Employment Promotion Plan for High School Graduates or Below, in 2006, provided support services to guide job seeking in order to facilitate school to work transition. Also, it supported for vocational high school students, school dropouts and fostering of manual workers.

===Recent trends in policy===
The recent trends are leaning toward the corporatist policy approach in lieu of the past market driven policy approach. The corporatist approach includes: working hour reduction, public sector jobs reduction, quality improvement in small firm jobs, and expansion of public sector employment.
Policy efforts only accounted for .13% of South Korea's GDP, ranking it the second to the lowest among OECD countries in 2006.

The newly elected president in 2017, Moon Jae-In, won the election in part by promising to reduce youth unemployment.
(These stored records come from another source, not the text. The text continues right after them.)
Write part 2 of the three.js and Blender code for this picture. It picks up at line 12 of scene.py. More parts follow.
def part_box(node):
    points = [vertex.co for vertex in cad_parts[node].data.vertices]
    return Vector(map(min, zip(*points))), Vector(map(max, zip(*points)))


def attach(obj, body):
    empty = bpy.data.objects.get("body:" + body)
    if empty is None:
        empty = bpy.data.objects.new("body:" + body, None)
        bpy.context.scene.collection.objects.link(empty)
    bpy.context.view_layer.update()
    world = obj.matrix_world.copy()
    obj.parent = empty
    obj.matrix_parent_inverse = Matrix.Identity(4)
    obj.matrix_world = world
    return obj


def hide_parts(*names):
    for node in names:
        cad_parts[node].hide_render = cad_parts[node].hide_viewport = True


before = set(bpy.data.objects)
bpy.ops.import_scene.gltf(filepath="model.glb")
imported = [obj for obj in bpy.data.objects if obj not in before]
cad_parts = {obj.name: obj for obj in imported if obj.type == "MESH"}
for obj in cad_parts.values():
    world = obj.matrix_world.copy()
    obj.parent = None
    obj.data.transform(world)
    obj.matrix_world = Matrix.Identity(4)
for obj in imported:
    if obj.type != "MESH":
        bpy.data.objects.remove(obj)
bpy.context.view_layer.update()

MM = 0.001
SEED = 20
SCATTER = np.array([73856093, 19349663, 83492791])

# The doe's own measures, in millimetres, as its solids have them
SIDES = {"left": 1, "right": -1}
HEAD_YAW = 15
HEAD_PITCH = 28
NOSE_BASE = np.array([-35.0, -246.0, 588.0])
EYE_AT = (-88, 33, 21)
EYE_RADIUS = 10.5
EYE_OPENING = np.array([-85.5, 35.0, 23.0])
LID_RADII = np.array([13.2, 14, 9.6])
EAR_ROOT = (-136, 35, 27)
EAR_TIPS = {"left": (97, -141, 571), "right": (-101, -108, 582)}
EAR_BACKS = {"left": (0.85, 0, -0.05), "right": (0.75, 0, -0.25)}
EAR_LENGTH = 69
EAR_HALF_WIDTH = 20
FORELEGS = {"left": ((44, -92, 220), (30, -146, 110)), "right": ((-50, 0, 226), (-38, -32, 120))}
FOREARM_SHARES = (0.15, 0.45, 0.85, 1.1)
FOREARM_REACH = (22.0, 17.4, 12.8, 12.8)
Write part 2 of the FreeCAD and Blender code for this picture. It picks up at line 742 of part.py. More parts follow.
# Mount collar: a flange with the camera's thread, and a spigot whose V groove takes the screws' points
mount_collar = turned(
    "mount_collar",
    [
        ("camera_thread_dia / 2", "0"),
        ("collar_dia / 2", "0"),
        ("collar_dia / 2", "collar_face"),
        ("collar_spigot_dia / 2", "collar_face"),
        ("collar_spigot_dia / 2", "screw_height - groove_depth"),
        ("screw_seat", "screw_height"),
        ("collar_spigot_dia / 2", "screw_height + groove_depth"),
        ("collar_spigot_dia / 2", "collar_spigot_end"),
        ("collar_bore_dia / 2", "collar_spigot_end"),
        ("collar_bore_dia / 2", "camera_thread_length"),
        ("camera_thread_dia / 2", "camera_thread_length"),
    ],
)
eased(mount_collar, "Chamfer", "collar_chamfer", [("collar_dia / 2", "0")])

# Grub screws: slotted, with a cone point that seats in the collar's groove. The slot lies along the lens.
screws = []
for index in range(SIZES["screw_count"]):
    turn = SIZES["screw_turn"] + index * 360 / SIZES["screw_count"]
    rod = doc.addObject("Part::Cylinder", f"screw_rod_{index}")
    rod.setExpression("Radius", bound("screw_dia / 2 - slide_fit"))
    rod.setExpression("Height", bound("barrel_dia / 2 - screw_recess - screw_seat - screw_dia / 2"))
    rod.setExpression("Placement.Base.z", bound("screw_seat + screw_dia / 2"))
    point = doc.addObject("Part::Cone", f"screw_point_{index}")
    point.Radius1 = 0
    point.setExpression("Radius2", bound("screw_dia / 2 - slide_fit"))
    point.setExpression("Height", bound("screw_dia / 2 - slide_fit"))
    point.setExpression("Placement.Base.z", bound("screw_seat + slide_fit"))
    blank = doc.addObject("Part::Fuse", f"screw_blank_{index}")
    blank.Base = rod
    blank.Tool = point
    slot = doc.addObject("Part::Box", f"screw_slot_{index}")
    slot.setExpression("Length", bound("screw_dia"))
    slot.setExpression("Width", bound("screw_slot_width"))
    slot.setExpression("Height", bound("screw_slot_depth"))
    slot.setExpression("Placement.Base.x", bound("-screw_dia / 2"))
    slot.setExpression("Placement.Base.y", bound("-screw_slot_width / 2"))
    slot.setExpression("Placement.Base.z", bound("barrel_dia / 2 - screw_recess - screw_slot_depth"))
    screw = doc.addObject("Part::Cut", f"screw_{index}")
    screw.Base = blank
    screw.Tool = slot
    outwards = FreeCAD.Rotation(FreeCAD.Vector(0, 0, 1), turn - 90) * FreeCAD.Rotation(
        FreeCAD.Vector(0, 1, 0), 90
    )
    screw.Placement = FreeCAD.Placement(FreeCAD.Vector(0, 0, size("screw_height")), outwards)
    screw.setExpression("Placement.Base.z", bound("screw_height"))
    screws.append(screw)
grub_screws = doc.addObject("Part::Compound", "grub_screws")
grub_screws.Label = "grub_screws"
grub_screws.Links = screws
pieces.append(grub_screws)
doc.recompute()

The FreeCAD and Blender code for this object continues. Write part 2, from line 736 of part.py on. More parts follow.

He has claimed to put top priority to expand the public sector for job creation, saying that he would create 810,000 jobs in the public sector. Moon's administration promised to create 174,000 civil service positions in national security and public safety, 340,000 in social services and convert 300,000 irregular workers to fully employed workers. Also, the government increased minimum wages by 16.4% at 7,530 won per-hour, aiming it to become W10,000 by 2020.

Moon Jae-In's administration labor policy had a positive influence in decreasing youth unemployment. As of 2019, the youth unemployment rate was as its lowest level since the late 1990s.